Lou Celli, director of the Legion’s Veterans Affairs & Rehabilitation Division, presents the Legion's views regarding Sen. Richard Burr’s Veterans Choice Improvement Act of 2016 and Sen. John Tester’s Improving Veterans Access to Care in the Community Act to the House Committee on Veterans’ Affairs. (Photo by Andrea C. Dickerson)

Legion to Congress: VA must develop patient-centered care strategies

During a recent congressional hearing, The American Legion presented written and oral testimony regarding pending legislation on Department of Veterans Affairs (VA) oversights, access to health care, and the structure of claims and appeals management.

“Even in the best of circumstances, there are situations where the system cannot keep up with the health-care needs of the growing veteran population requiring VA services, and veterans must seek care in the community,” the Legion stated in its written testimony. “Rather than treating this situation as an afterthought – an add-on to the existing system – the Department of Veterans Affairs must develop a well-defined and consistent non-VA care coordination program, policy and procedure to include a patient-centered care strategy which takes veterans’ unique medical injuries and illnesses as well as their travel and distance into account.”

Lou Celli, director of the Legion’s Veterans Affairs & Rehabilitation Division, presented the Legion's views regarding Sen. Richard Burr’s Veterans Choice Improvement Act of 2016 and Sen. John Tester’s Improving Veterans Access to Care in the Community Act while testifying before the House Committee on Veterans’ Affairs.

The Legion’s written testimony also focused on recommended improvements to both bills, placing emphasis on eligibility, network structure, prompt payment requirements, and emergency and urgent care reimbursement.

The American Legion commends Sens. Burr and Tester for sponsoring legislation to fix the Choice program and codify the new VCP. Both bills address deficiencies in current laws, as well as provide a comprehensive framework and foundation for consolidating the purchase of care in the community in those circumstances where it is not readily available from VA through contracts or existing sharing agreements.

There is a great degree of overlap and a lot to like in these bills, and the Legion looks forward to a final compromise bill which incorporates the best of both.

“The bills presented today underscore the commitment and dedication that this committee has shown to ensuring that veterans receive the care and attention they’ve earned,” Celli said. “The American Legion is proud to be working closely with Congress, as well as the Department of Veterans Affairs, to streamline many of the services that haven’t been updated in close to 50 years.”

Celli emphasized the importance of ensuring veterans have access to appropriate, timely, high-quality health care.

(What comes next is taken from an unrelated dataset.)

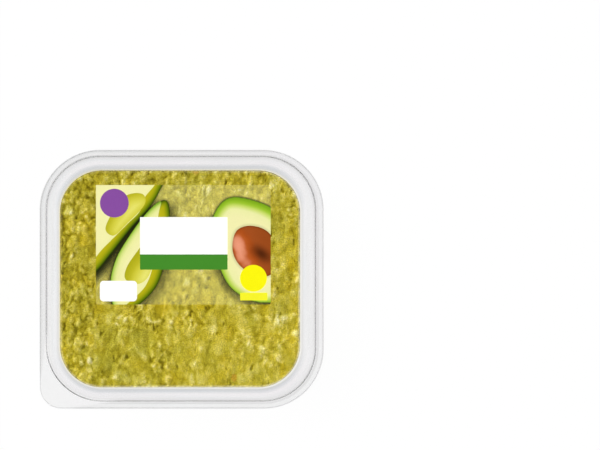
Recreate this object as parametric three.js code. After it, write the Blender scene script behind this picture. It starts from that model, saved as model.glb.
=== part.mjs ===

VA needs to overhaul its outside care reimbursement programs, consolidating them into a more efficient system able to dynamically interact with the network of federal, public and private providers that are to supplement VA direct provided care, Celli testified.

During the past two weeks, the Legion has furthered efforts to make improvements and advancements for veterans as they seek access to high quality health care, identifying the necessary improvements that need to be made in regards to veterans disability claims and appeals.

Celli noted recent work the Legion accomplished after spending three days at the Board of Veterans Appeals proposing suggestions to streamline the appeals process.

“A good portion of the initial time was spent developing trust – not only from the (veterans service organization) and advocate’s stand point, but also from the VA’s,” Celli said. “While we didn’t cure the ills of the world in three days, what we were able to accomplish was everyone’s ability to get it all out on the table and deal with what was there.

“By the end of the three-day session, the group was able to agree on a path to move forward, a basic framework for what an improved program might look like, and a fundamental understanding that there is no better opportunity for positive change to take place for the betterment of veterans in the claims and appeals process than now.”

In closing, Celli pledged the Legion’s commitment to working with Congress and VA to improve the programs that support the nation’s veterans.

“It’s an exciting time right now as we all work together to improve the programs that serve and support our veterans,” he said. “The House Committee on Veterans’ Affairs has pledged their support for change. The veteran service organizations have committed to working with Congress and VA to improve our programs. VA has committed to Congress and the VSOs to work comprehensively together to design and support change, and the president of the United States has charged us all with making it happen.”